Market. The overall volatility has been really, really low. It's been a long time since we've had even a 3% correction in the market. Inter-day we are going to get choppiness, because there is so much quant driven money and computers looking for short-term trends. He tries to take advantage of that. If you focus on the fundamentals of your portfolio and you know that it is cheap, you buy on pullbacks, which is a great opportunity.
Market. He is bullish on natural gas and weary on oil. When we have winter things change very quickly. Mother nature takes down storage so quickly that it changes fundamentals very quickly. The price chart spiked up quickly in the winter of 2014. It is these weeks of 200 BCF draw downs that do it. It is again cool and if we have another cold spurt, every time you have had 4 historically, you have a spike up to $5 for gas. If cold weather persists we will see $3-$3.50 for gas. He is bearish on oil because US production will get back up overly quickly. ECA-T is saying they increased production 30% and will do so another 30% this year. OPEC is cheating. It is a percentage of honesty. They are producing more than quota already. Iraq has to get money in the door to perform repairs to the country. More capacity has to come online.

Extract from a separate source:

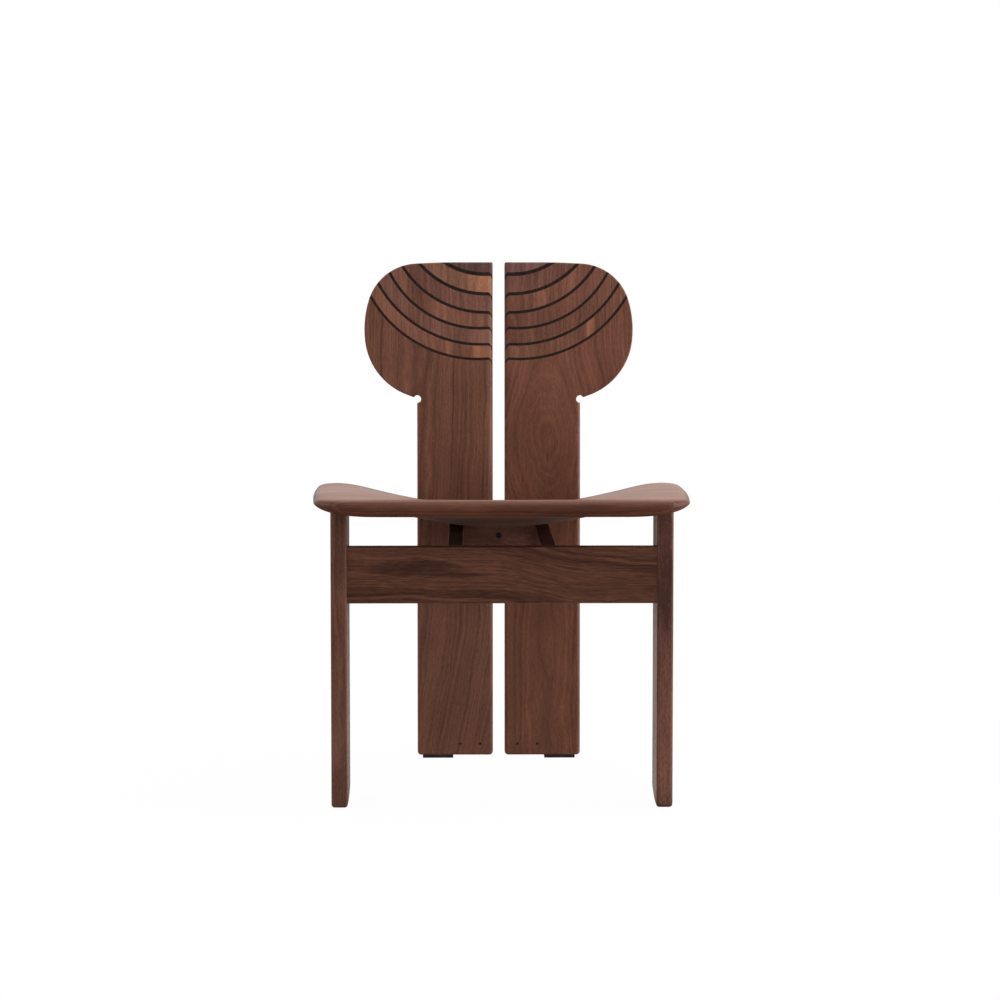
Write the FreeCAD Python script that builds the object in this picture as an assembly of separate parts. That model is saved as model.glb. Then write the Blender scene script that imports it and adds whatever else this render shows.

Educational Segment. Active or Strategic Strategies. There is a Bitcoin ETF coming to the US but probably not this year. There is a BLOK-N ETF that is an actively managed block chain ETF. The top 5 stocks in the S&P 500 account for 12.7% of the entire weight of the S&P, which is the same as the bottom 245 stocks in that index. The top 50 stocks control 50% of the index movement. It is a concentrated index. Increasingly fewer and fewer of the stocks are controlling more and more of the market outlook. SPHD-N is a smart factor index taking the best 75 quality/highest dividend payers and then sub-selecting the lowest 15 volatility stocks within that. It gives you a smoother ride. You get double the yield of the S&P.